O complexo roteiro - escrito pelos irmãos e por Tykwer - conta seis histórias simultaneamente, ainda que elas aconteçam em períodos de tempo e espaço díspares. A espetacular edição - a cargo de Alexander Berner, cujo melhor filme do currículo é a adaptação para as telas do bestseller "O perfume" - costura as tramas de forma envolvente, sublinhando as semelhanças e coincidências entre elas para explicitar ao espectador que todas elas, no fundo, formam um grande e abrangente panorama humano e social. Segundo a teoria do filme - que de certa forma evoca muitos ensinamentos da doutrina espírita - tudo que se faz em uma vida ecoa para a eternidade, afetando mesmo que indiretamente outras pessoas (e também fica claro que as mesmas pessoas, em sexos, classes sociais e épocas distintas convivem entre si, muitas vezes repetindo de forma inconsciente o que já fizeram em vidas passadas). É assim que um jovem advogado (vivido por Jim Sturgess) ajuda um escravo foragido no ano de 1849 e em 2144 um revolucinário japonês (também interpretado por Sturgess, dessa vez sob forte maquiagem) colabora com a fuga de uma ciborgue (Doona Bae) que será uma líder contra a opressão (alguém aí lembrou de "Matrix"?). E é seguindo essa linha de raciocínio que outras personagens e histórias são apresentadas ao público, utilizando o mesmo elenco em todas elas, muitas vezes de forma irreconhecível: Tom Hanks, Hale Berry, Hugh Grant, Susan Sarandon, Jim Broadbent, Hugo Weaving e Ben Winshaw (além de Jim Sturgess, é claro) surgem diante da plateia com os mais variados visuais e papeis, escondidos frequentemente por trás de uma maquiagem nunca menos que brilhante (e injustamente esquecida pelo Oscar). O elo entre as personagens às vezes é óbvio, em outras nem tanto - e uma marca na pele, em forma de estrela cadente, os une inexoravelmente.

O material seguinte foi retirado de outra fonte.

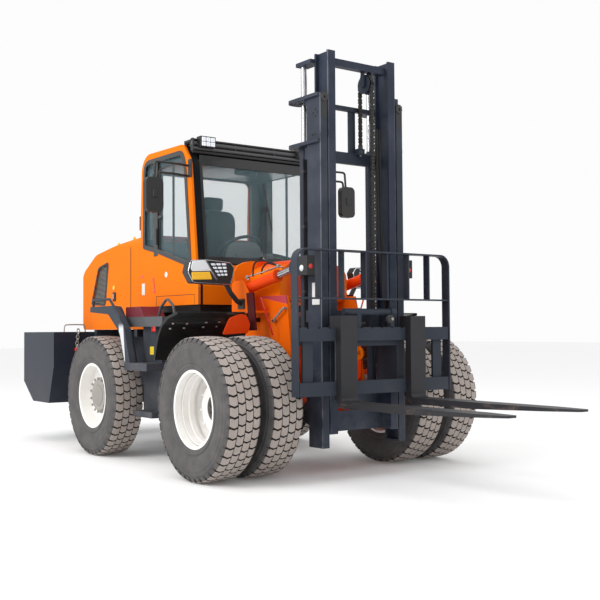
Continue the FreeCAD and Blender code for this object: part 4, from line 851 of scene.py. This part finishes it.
def cushion(name, spot, size, crown, tilt, seams, stands, grid):
    # padded block: rounded box swollen between its seams
    work = bmesh.new()
    bmesh.ops.create_cube(work, size=2)
    bmesh.ops.subdivide_edges(work, edges=work.edges, cuts=grid, use_grid_fill=True)
    sx, sy, sz = (s / 2 for s in size)
    for v in work.verts:
        p = v.co.copy()
        power = seatLook["squareness"]
        length = (abs(p.x) ** power + abs(p.y) ** power + abs(p.z) ** power) ** (1 / power)
        p = p / length * max(abs(p.x), abs(p.y), abs(p.z))
        top = max(0, p.z)
        dip = sum(depth * math.exp(-((p[axis] - at) / width) ** 2) for axis, at, depth, width in seams)
        shoulder = 0.30 * max(0, abs(p.y) - 0.62)
        z = p.z * sz + top * crown * ((1 - p.x * p.x) * (1 - p.y * p.y) + shoulder * 1.4) - top * dip
        v.co = Vector((p.x * sx, p.y * sy, z))
    turn = Matrix.Rotation(tilt, 3, "Y")
    for v in work.verts:
        p = turn @ v.co + Vector(spot)
        v.co = place(*p)
    mesh = bpy.data.meshes.new(name)
    work.to_mesh(mesh)
    work.free()
    mesh.materials.append(seatFabric)
    mesh.shade_smooth()
    piece = bpy.data.objects.new(name, mesh)
    bpy.context.scene.collection.objects.link(piece)
    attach(piece, "rear")
    if stands:
        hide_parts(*stands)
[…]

Pecando apenas por não dar ao público a chance de realmente conhecer a fundo as personagens e se importar de verdade com seus problemas - o que não impede que algumas histórias se sobressaiam dramaticamente a outras - "A viagem" requer paciência e a liberdade de embarcar rumo a uma experiência inebriante e rica. Não é um filme que agrada a todo mundo (em especial a resenhistas que julgam atores por seu visual e cultuam alucinadamente divas de uma Hollywood que não mais existe). Mas é corajoso e tem muito a dizer. Poucos filmes da atualidade podem se gabar disso.